What we see in the output is list of nodes, each with a corresponding list of parameters with one entry for each sample. The entries under the node=`toy_agn` and parameter=`blackhole_mass` show the five **independent** samples generated for the blackhole mass by the Gaussian function. Each of these serves as top level input to the model.  Note that some of the parameters are `None`, such as the source's RA, dec, distance, and redshift, because we did not set them.

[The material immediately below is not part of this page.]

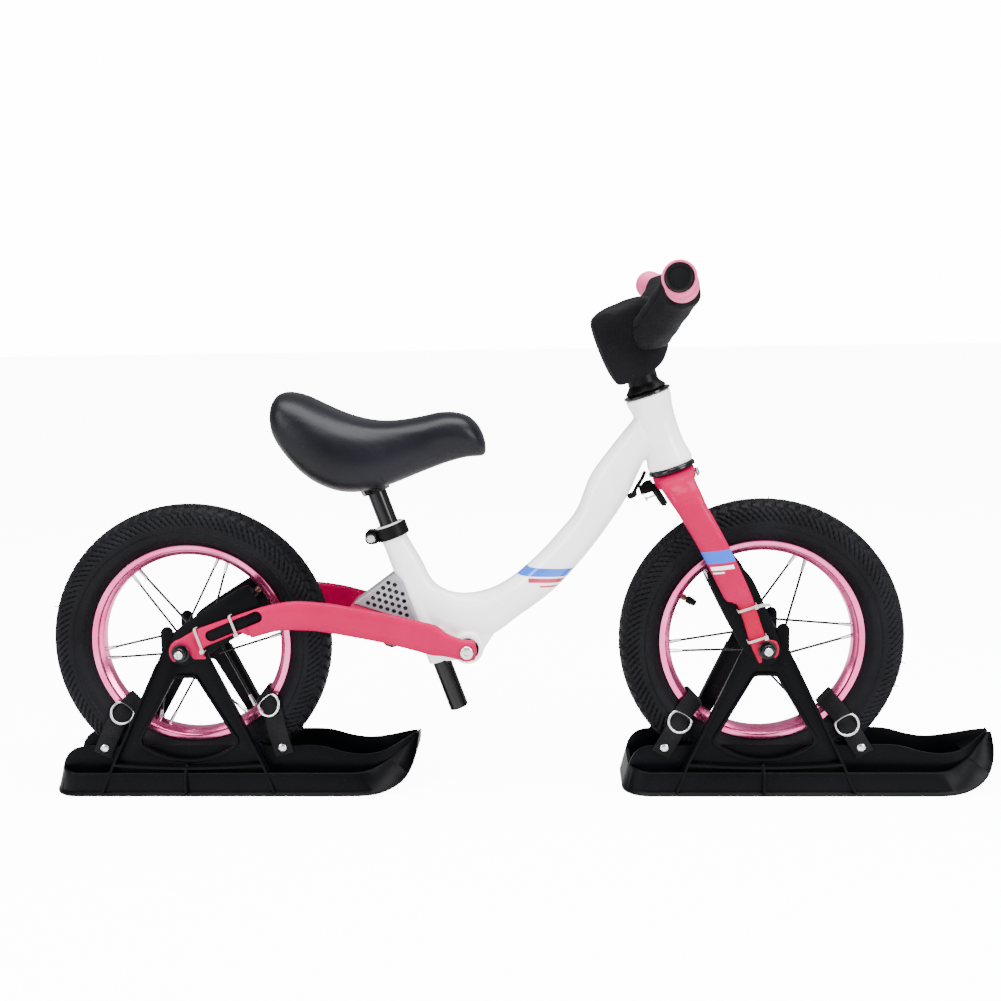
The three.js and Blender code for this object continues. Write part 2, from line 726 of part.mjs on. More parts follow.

In contrast to parameters like `blackhole_mass` which are generated independently from a Gaussian, other parameters are generated conditioned on existing parameters in the model. Consider the relationship between the input data and the accretion rate. From the `_compute_accretion_rate()` function, we can see that the accretion rate is proportional to the blackhole mass.  The values of each `accretion_rate` sample is set **deterministically** from the corresponding sample of the `blackhole_mass`. In other words, the parameters for each sample are mathematically consistent within the sample.

Note that in addition to explicitly provided parameters we can see inherited parameters (e.g. `toy_agn.ra`) and internal bookkeeping parameters. An example of the latter type is the parameter `function_node_result` which stores a function's computed results so it can be passed to later nodes.

## More Complex Compute Functions

The heart of each source is it's `compute_flux()` function, which determines how the node is actually simulated.

While the examples above are relatively simplistic (a sin wave or a constant output), we can made arbitrarily complicated sources. We suggest that developers of new models to look at the examples in `src/tdastro/sources/` for examples.